Following submissions, Treasury accepted the impracticality of this and now the amendment requires that the foreign employer must register and withhold PAYE if it conducts business through a permanent establishment in South Africa.
While this will certainly narrow the scope of the foreign employers required to register and withhold, it should be noted that it is possible that the presence of an employee in South Africa could be sufficient to create such a permanent establishment in South Africa.
Controlled Foreign Companies
As is well known, profits of a controlled foreign company (CFC) are effectively attributed to and taxed in the hands of the South African-resident shareholders. One of the exemptions is where the company carries on business through a qualifying “foreign business establishment” (FBE).
It has been widely reported that the Supreme Court of Appeal (the SCA) in the Coronation case supported SARS’s (more restrictive) interpretation of the extent to which a company could rely on the FBE exemption.
Despite this, draft legislation was circulated earlier this year to amend the FBE rules effectively to state what the SCA had already stated in the Coronation judgment.
Following submissions on the appropriateness or otherwise of the proposed amendment, and bearing in mind that the Constitutional Court has agreed to hear the appeal against the SCA decision, Treasury and SARS have agreed to postpone any amendment, pending the outcome of the Constitutional Court hearing.
Foreign Dividends
Section 10B of the Act allows for a total or partial exemption from tax on dividends from foreign companies.
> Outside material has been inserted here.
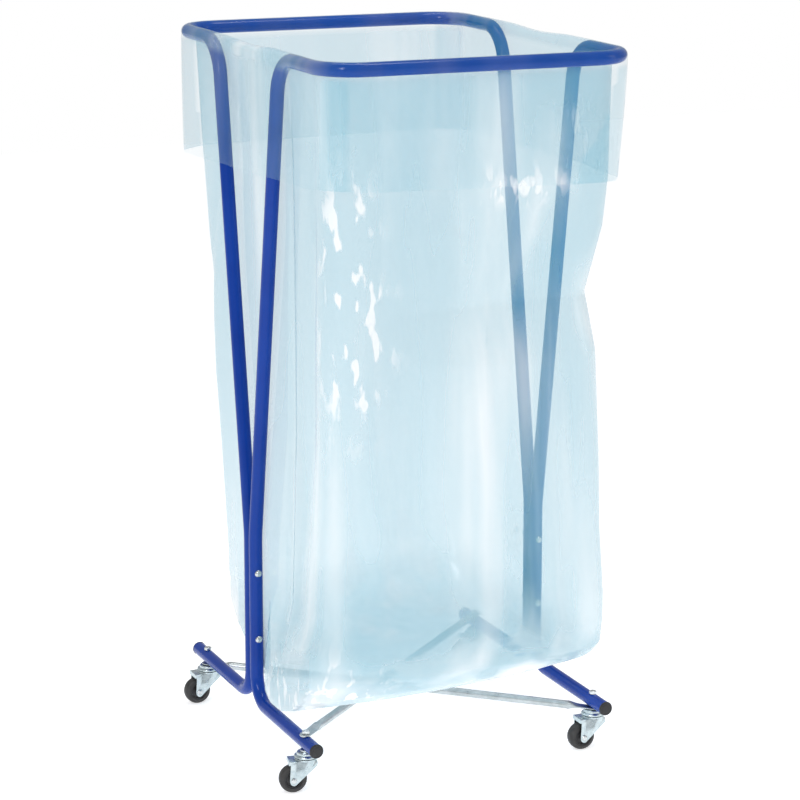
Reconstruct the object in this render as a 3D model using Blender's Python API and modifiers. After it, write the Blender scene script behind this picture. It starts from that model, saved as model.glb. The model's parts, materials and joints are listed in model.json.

The exemption is total where the South African shareholder holds at least 10% of the equity shares and voting rights in the foreign company, and where the holding is less, the exemption is partial so that the shareholder pays tax at the effective rate of 20%.
There is an anti-avoidance provision contained in section 10B that effectively removes the exemption (so that the foreign dividend becomes fully taxable at ordinary income tax rates) where the foreign dividend earned is determined directly or indirectly with reference to, or arises directly or indirectly from, any amount paid or payable by one party to another, and the former party claimed the payment as a deduction for income tax purposes.
Currently there is an exclusion which states that this rule will not apply if the deductible payment is in respect of the acquisition of trading stock.
This exclusion has been expanded to cover a foreign dividend declared from profits where less than 20% of the profits were generated from transactions with persons that claimed the payments as deductions for tax purposes.
So, for example, if the profits of the foreign company amounted to USD100 and that included an amount paid to it of USD5 by a South African taxpayer which claimed the payment as a deduction, 100% of any dividend received by any South African shareholder was taxable at the full rate of tax (28% or 45%).
After this amendment the dividend received will either be tax-free or taxable at 20%, depending on the size of the shareholding.
This is a practical and welcome amendment.
Advanced Pricing Agreements
As is well-known, it is possible to obtain binding rulings from SARS on the interpretation of provisions of the various tax Acts.
However, the legislation specifically excludes obtaining rulings on transfer pricing arrangements between South African residents and non-residents that are connected persons, or who are otherwise within the ambit of the transfer pricing rules in section 31 of the Act.
Many countries have a facility whereby taxpayers and the tax authority can agree on a transfer pricing methodology to be used, in which case the tax authority is obliged to accept the transfer prices used by the local company.
New legislation to facilitate such agreements has now been introduced into the Act. However, given its complexity, the need to amend systems and the need to staff up with the necessary skills, the new arrangements will only be introduced at some point in the future, to be advised by SARS.